Au fil des années, la profession a évolué. Certains rabatteurs «inn vinn patron», comme l’indiquent nos interlocuteurs. Ces derniers auraient même des bureaux et y feraient prospérer leurs activités, sans aucun permis. «Eux, ils gagnent beaucoup d’argent», témoignent ceux que nous avons interrogés.
 
Me Theyvarajen Ponambalum, avoué et membre de la Law Society, condamne aussi cette pratique qui, admet-il, est en baisse depuis quelques années. «Je pense que le conseil des avoués a un rôle important pour éliminer cette pratique, déclare-t-il. Il a été proposé que les personnes employées par les hommes de loi soient enregistrées, afin de coincer les rabatteurs.»
 
Pour sa part, Me Raouf Gulbul explique que des hommes de loi paient des courtiers pour rester dans les environs de la cour afin d’attirer les clients. Si le phénomène tend à s’estomper, il existe toujours, déplore l’avocat. «Ce sont surtout les personnes vulnérables qui se font embêter par ces gens.
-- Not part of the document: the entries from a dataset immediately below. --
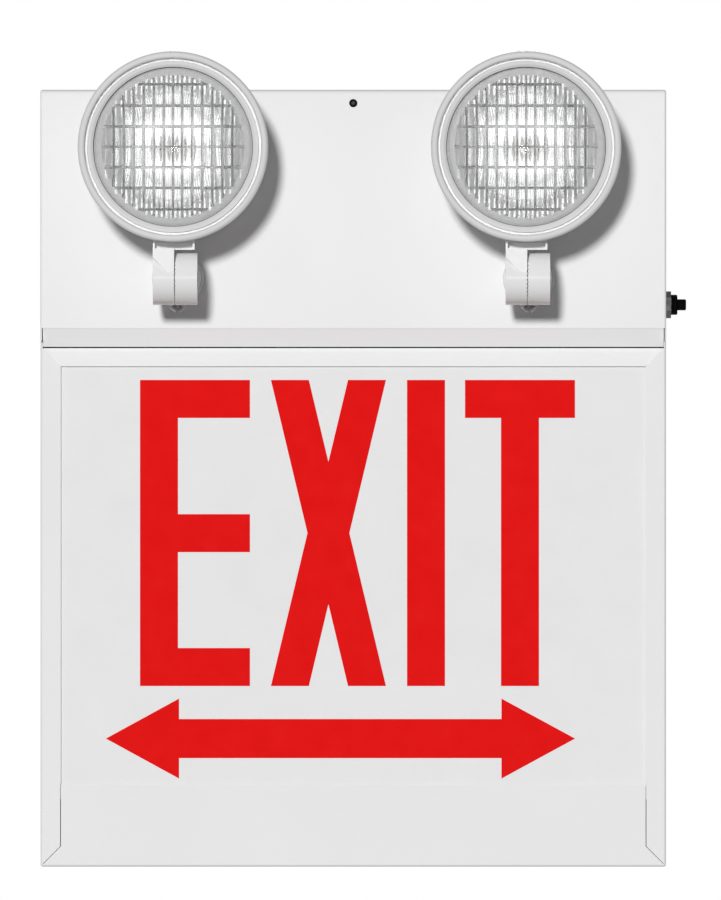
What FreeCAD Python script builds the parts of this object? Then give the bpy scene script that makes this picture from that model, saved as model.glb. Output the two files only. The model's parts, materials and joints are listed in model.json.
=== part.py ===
import FreeCAD, Part
import math
import os
import re
import Sketcher

# Emergency exit light: a surface mounted steel unit with a lit sign below, a battery
# compartment above it, and two lamp heads on swivels on the compartment's cover.
# Axes: X to the viewer's right, Y into the wall, Z up. The origin is the centre of the
# rear cable entry, on the wall. Inside a sub-part, heights are counted from the bottom edge
# of the unit, and its Placement brings them down by entry_height.

SIZES = {
    # steel housing
    "unit_width": 415.2,
    "unit_height": 515.6,
    "sheet": 1.0,
    "bend_radius": 1.6,
    "wall_gap": 0.5,
    "fit_gap": 0.2,
    "plate_lip": 10.0,
    # sign frame
    "sign_depth": 92.0,
    "side_flange": 13.5,
    "bottom_flange": 53.9,
    "seam": 0.5,
    "side_split": 349.0,
    "shelf_height": 344.3,
    "top_flange": 12.2,
    "top_lean": 4.0,
    "shelf_foot": 12.0,
    "panel_thick": 3.0,
    "panel_gap": 1.0,
    "panel_lap": 1.8,
    "panel_side_lap": 9.0,
    # battery cover
    "cover_depth": 100.0,
    "cover_gap": 0.8,
    "top_bend": 3.6,
    "lip_height": 12.4,
    "lip_drop": 8.0,
    "lip_inset": 1.6,
    "return_flange": 18.0,
    # rear holes
    "entry_height": 430.0,
    "entry_hole": 22.2,
    "entry_bore": 19.0,
    "box_spacing": 83.3,
    "box_hole": 4.8,
    "wall_inset_x": 17.6,
    "wall_inset_z": 42.8,
    "wall_hole": 6.5,
    # lamp heads and their swivels
    "head_spacing": 232.8,
    "pivot_height": 390.2,
    "pivot_reach": 45.0,
    "head_rise": 86.3,
    "head_shift": 2.4,
    "ring_radius": 62.6,
    "ring_front": 21.0,
    "lens_opening": 52.7,
    "lamp_radius": 57.0,
    "lens_sag": 6.5,
    "lens_thick": 3.0,
    "flute_pitch": 6.6,
    "flute_row": 13.5,
    "flute_depth": 0.8,
    "flute_width": 1.0,
    "shell_radius": 62.3,
    "shell_back": 35.0,
    "shell_wall": 2.2,
    "shell_curve": 38.1,
    "knuckle_radius": 17.8,
    "knuckle_left": 15.8,
    "knuckle_right": 13.5,
    "tooth_seam": 1.4,
    "tooth_gap": 0.15,
    "tooth_depth": 0.6,
    "tooth_width": 2.4,
    "tooth_inner": 12.5,
    "neck_right": 11.7,
    "neck_wall": 1.3,
    "hub_radius": 15.5,
    "spigot_radius": 9.0,
    "base_radius": 17.2,
    "base_thick": 4.0,
    "stem_radius": 6.35,
    "stem_bore": 3.5,
    "pivot_screw": 3.0,
    "lock_screw": 2.5,
    "run_gap": 0.08,
    # test switch and pilot light
    "switch_height": 373.3,
    "switch_reach": 60.0,
    "switch_bush": 6.0,
    "switch_nut": 4.0,
    "switch_collar": 4.2,
    "button_radius": 3.7,
    "button_proud": 5.8,
    "button_travel": 3.0,
    "pilot_height": 506.7,
    "pilot_hole": 4.4,
    # electrical parts
    "battery_length": 151.0,
    "battery_width": 50.0,
    "battery_height": 94.0,
    "battery_side_gap": 3.6,
    "board_length": 120.0,
    "board_height": 66.0,
    "board_standoff": 8.0,
    "board_thick": 1.6,
    "led_count": 9,
    "led_spacing": 40.0,
}

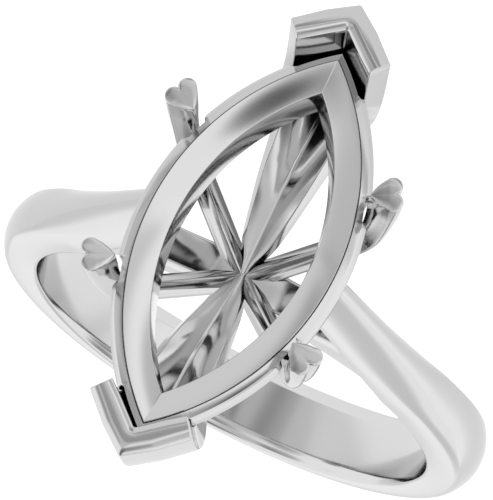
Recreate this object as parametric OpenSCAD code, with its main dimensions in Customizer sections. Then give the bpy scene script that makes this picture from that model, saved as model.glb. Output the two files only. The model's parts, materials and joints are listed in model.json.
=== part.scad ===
// Marquise engagement ring mounting, six prongs and cathedral shoulders, all in one piece of white gold.
// It lies on its side, on the point of one V prong and on the edge of the shank.
// Each module works in the ring's worn frame: the finger hole runs along Y through the middle of
// the ring, Z goes up through the head, and the long way of the marquise is along Y.
// The last module lays the ring down. All sizes are in millimetres.

/* [Shank] */
// Radius of the finger hole
bore_r = 8.675; // [8.4:0.025:9]
// Thickness of the shank along its middle line
shank_t = 1.87; // [1.8:0.01:2]
// Width of the shank halfway up the finger hole
shank_mid_w = 2.58; // [2.5:0.02:2.7]
// Width that the shank loses with each millimetre of height
shank_taper = 0.094; // [0.09:0.002:0.1]
// Radius of the rounded outside of the shank
dome_r = 1.86; // [1.84:0.01:1.95]
// Radius of the eased inside of the shank
comfort_r = 3.57; // [3.4:0.01:3.8]
// Width of the flat that lies on the finger
inner_flat_w = 2.48; // [2.3:0.02:2.6]

/* [Shoulders and rail] */
// Angle above the middle where each shoulder leaves the round of the shank
shoulder_angle = 30; // [29:0.5:31]
// Thickness of each shoulder
shoulder_t = 2.1; // [2:0.01:2.2]
// Height of the top of the shoulders
shoulder_top = 14.05; // [13.8:0.01:14.2]
// Distance from the middle of the head to the end of each shoulder
shoulder_end = 3.4; // [3.2:0.05:3.5]
// Thickness of the rail that closes the finger hole under the head
rail_t = 1.375; // [1.3:0.005:1.5]
// Width of that rail
rail_w = 1.46; // [1.3:0.02:1.6]

/* [Seat ring] */
// Distance from the middle to the centre of each side's arc
arc_offset = 6.2; // [6.1:0.02:6.3]
// Radius of the bright crest line
crest_r = 9.61; // [9.55:0.01:9.65]
// Height of the crest line
crest_z = 14.82; // [14.75:0.01:14.9]
// Radius of the inner edge of the bevel
bevel_r = 8.73; // [8.7:0.01:8.78]
// Height of the inner edge of the bevel
bevel_z = 14.43; // [14.35:0.01:14.5]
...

Le courtier fait croire au client potentiel qu’il pourra l’emmener chez un avocat qui fera des miracles pour lui. Cela n’est pas forcément le cas, et en fait, le client se retrouve chez un mauvais avocat», explique-t-il.
 
Il affirme que les avocats qui ont recours à cette technique sont ceux qui n’ont pas pu faire leurs preuves. Ceux qui prouvent leur valeur en cour savent qu’ils n’auront pas de problème pour avoir des clients, estime l’avocat.